J’avouerai encore que j’ai eu l’ambition d’être le premier admirateur public de votre excellente Tragédie de Douglas, une des pièces les plus intéressantes & les plus pathétiques qui aient jamais paru sur le Théâtre. Si je la préférois à la Mérope de Maffei, & à celle de Voltaire, à qui elle ressemble par le sujet ; si je disois qu’elle a plus de feu & d’esprit que la premiere, plus de tendresse & de simplicité que la seconde ; on pourroit me taxer de partialité : & comment me disculperois-je entiérement de ce reproche, après les protestations d’amitié que je viens de vous faire ? Mais les larmes véritables qui coulerent de tous les yeux, pendant les nombreuses représentations que l’on en fit sur notre théâtre ; cet empire que l’on vous vit exercer sur le cœur humain, voilà ce qui prouve incontestablement que vous possédez le vrai génie dramatique de Shakespear & d’Otway, dégagé de la barbarie de l’un & de la licence de l’autre.

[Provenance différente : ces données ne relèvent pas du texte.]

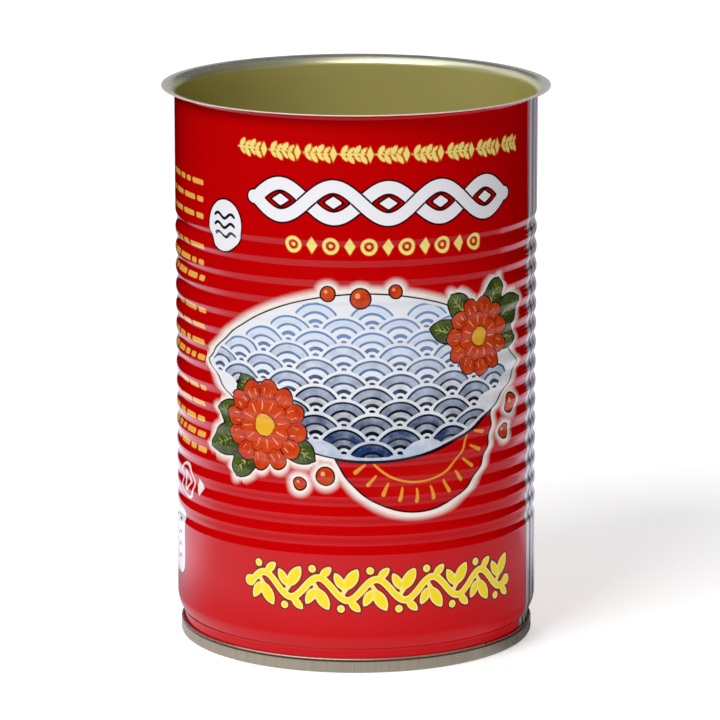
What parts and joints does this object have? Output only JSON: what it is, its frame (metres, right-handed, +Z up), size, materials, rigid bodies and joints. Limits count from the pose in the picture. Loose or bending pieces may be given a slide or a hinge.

Mes ennemis, vous le savez, & quelquefois même mes amis m’ont reproché d’aimer les paradoxes, & les opinions singulieres : je m’attends que l’idée que je donne ici de votre Douglas m’attirera de nouveau ce reproche : on me dira sans doute que j’ai su adroitement me prévaloir du seul tems où des louanges données à cette piece pouvoient passer pour paradoxes, je veux dire d’un tems antérieur à sa publication. Mais, je me consolerai aisément de ces plaisanteries, si vous recevez avec bonté ce témoignage de mon estime, & si vous croyez que je suis très-sincérement,


MON CHER AMI,

À Edimbourg,

ce 3 janvier

1757.


Votre très-affectionné ami

& très-humble serviteur


DAVID HUME.

  1. Ce M. Hume est un Ecclésiastique Écossois, parent de notre Auteur. Après la Tragédie de Douglas, il donna celle d’Agis : elles sont toutes deux fort estimées des connoisseurs.